== CHALLENGE ==
Copy the first line of the material below and every later line through the line containing "dress(sweep, paper.wear(Emission_Color=(1.0, 1.0, 1.0, 1.0)))", without any other output.

== RECORDS TO USE ==
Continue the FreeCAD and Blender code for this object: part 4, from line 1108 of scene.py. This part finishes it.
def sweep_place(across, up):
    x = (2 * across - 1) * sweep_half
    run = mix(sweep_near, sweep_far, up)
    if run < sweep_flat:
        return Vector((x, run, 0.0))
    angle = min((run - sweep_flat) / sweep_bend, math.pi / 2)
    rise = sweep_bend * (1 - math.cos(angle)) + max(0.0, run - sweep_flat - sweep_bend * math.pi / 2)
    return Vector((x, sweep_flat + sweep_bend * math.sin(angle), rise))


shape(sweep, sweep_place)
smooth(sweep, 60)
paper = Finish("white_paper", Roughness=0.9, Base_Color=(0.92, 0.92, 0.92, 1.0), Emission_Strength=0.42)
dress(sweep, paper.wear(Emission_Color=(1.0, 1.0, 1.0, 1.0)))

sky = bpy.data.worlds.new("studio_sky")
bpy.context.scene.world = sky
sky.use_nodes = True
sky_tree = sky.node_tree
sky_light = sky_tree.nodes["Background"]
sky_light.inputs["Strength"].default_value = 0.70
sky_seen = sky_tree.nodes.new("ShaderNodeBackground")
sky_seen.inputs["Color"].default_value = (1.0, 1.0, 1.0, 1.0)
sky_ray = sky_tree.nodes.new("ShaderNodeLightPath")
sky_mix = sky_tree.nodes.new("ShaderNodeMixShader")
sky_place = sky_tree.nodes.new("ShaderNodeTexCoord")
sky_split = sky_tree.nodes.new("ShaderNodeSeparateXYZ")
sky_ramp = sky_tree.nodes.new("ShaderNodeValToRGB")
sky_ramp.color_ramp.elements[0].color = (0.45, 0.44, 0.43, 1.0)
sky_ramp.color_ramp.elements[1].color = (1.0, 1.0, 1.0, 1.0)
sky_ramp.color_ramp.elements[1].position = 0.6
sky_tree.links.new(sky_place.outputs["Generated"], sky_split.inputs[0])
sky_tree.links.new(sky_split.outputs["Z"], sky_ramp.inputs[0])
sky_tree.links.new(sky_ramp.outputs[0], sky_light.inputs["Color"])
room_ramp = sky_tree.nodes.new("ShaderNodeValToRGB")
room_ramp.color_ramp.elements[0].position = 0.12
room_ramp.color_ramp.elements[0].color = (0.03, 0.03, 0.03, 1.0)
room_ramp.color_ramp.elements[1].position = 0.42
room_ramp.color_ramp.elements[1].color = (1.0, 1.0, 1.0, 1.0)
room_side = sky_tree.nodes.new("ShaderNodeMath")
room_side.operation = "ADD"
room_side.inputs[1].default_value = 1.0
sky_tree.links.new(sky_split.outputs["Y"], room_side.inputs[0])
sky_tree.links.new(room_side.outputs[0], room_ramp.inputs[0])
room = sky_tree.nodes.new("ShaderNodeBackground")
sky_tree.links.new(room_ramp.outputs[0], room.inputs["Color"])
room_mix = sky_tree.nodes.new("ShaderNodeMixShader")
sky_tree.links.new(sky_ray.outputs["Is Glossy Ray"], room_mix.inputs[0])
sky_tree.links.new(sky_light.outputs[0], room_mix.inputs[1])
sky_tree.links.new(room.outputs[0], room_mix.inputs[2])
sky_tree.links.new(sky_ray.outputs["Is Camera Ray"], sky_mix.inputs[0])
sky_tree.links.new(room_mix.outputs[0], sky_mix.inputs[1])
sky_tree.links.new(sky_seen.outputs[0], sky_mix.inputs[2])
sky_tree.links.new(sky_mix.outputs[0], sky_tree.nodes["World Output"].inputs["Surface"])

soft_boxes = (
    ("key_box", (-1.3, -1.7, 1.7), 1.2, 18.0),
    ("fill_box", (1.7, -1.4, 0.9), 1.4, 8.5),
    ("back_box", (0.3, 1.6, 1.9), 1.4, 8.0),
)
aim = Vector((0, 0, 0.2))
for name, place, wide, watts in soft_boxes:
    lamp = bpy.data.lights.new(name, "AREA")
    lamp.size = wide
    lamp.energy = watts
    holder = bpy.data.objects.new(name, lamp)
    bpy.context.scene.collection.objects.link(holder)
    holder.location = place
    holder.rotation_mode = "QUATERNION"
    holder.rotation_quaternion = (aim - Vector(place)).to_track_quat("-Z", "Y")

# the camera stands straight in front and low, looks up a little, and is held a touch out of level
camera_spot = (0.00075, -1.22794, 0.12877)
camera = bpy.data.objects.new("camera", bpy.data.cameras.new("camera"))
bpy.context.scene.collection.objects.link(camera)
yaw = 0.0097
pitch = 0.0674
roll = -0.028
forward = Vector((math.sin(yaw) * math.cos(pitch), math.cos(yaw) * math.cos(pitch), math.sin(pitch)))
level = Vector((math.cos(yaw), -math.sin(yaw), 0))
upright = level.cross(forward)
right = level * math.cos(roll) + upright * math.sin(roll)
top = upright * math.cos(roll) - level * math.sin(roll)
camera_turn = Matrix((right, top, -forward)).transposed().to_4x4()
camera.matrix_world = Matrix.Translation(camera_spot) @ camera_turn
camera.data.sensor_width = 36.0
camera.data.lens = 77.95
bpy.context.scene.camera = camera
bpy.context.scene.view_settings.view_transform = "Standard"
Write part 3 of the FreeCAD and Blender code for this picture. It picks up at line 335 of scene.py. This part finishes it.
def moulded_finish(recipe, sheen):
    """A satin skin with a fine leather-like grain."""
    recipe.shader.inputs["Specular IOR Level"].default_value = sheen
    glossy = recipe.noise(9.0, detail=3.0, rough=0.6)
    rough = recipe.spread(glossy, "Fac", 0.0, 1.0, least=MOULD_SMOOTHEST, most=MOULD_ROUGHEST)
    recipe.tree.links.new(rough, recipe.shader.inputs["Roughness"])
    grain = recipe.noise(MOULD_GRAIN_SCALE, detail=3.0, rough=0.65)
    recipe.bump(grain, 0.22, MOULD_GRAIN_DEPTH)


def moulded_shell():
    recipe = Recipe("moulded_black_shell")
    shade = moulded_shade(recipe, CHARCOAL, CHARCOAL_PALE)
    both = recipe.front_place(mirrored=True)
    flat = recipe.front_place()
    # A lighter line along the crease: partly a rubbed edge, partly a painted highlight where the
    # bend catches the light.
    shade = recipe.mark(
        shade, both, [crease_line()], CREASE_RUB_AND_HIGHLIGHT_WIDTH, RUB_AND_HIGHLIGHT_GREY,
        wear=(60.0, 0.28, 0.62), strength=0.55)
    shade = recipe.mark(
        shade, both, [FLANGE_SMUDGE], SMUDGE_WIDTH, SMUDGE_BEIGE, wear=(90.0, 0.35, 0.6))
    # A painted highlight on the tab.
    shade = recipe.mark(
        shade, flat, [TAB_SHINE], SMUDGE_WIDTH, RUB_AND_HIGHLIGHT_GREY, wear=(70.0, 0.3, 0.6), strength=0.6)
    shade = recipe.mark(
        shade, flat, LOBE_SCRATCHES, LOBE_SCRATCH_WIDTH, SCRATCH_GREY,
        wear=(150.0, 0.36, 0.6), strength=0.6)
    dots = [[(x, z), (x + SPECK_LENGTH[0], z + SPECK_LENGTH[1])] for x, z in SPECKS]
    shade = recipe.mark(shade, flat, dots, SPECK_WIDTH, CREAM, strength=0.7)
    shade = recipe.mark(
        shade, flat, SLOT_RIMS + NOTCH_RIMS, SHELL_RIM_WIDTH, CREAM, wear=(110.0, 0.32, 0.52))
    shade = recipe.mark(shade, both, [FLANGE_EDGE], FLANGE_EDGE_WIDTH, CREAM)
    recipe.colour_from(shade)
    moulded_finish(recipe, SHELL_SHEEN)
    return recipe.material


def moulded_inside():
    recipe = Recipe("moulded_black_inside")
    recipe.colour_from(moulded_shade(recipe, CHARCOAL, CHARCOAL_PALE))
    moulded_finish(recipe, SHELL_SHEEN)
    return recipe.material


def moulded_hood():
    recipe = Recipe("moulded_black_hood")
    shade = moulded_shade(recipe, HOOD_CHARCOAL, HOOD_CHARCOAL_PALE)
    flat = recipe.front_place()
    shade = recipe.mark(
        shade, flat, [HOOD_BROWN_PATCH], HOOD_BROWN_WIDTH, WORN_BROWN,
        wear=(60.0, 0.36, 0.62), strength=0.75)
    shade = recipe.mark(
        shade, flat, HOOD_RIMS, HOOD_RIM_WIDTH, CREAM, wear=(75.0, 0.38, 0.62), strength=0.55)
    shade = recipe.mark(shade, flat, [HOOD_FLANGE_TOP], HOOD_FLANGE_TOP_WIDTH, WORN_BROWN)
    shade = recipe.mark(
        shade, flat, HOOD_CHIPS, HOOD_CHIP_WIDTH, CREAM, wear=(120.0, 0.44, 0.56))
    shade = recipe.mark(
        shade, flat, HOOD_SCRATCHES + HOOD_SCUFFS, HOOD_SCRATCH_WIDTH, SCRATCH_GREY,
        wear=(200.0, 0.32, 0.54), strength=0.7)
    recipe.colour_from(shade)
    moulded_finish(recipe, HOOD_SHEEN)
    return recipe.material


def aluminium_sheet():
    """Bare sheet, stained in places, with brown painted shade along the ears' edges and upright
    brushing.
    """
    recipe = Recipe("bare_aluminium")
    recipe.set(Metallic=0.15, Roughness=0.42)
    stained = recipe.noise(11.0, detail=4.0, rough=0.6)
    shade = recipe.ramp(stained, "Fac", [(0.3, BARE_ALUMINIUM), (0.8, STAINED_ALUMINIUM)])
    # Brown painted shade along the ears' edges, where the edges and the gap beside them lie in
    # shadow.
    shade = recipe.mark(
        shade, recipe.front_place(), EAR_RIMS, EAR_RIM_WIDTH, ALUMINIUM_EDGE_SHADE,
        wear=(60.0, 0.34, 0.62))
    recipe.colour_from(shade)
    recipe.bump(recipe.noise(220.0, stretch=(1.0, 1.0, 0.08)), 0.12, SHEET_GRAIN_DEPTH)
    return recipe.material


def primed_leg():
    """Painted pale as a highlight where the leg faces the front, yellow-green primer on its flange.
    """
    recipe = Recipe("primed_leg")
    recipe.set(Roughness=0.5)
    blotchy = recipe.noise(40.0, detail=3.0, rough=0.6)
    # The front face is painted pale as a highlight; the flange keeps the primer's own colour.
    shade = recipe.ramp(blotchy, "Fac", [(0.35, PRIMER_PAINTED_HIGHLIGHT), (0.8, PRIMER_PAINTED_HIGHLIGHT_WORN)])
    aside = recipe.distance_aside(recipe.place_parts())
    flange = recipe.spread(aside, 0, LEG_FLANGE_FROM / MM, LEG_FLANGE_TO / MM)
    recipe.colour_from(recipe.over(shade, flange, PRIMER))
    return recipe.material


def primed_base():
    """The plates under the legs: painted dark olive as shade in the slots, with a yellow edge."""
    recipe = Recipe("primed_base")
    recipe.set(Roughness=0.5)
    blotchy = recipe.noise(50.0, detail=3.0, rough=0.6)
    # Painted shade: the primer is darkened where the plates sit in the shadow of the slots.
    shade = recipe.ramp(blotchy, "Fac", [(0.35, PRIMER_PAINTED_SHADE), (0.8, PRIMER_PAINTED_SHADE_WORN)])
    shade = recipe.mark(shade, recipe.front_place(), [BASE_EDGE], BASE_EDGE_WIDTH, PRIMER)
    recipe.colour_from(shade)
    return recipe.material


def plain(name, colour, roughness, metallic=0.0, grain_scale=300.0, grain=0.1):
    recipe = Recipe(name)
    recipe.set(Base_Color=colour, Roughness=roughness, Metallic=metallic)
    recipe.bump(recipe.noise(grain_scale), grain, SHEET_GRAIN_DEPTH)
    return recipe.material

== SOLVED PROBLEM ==
Continue the FreeCAD and Blender code for this object: part 4, from line 1108 of scene.py. This part finishes it.
def sweep_place(across, up):
    x = (2 * across - 1) * sweep_half
    run = mix(sweep_near, sweep_far, up)
    if run < sweep_flat:
        return Vector((x, run, 0.0))
    angle = min((run - sweep_flat) / sweep_bend, math.pi / 2)
    rise = sweep_bend * (1 - math.cos(angle)) + max(0.0, run - sweep_flat - sweep_bend * math.pi / 2)
    return Vector((x, sweep_flat + sweep_bend * math.sin(angle), rise))


shape(sweep, sweep_place)
smooth(sweep, 60)
paper = Finish("white_paper", Roughness=0.9, Base_Color=(0.92, 0.92, 0.92, 1.0), Emission_Strength=0.42)
dress(sweep, paper.wear(Emission_Color=(1.0, 1.0, 1.0, 1.0)))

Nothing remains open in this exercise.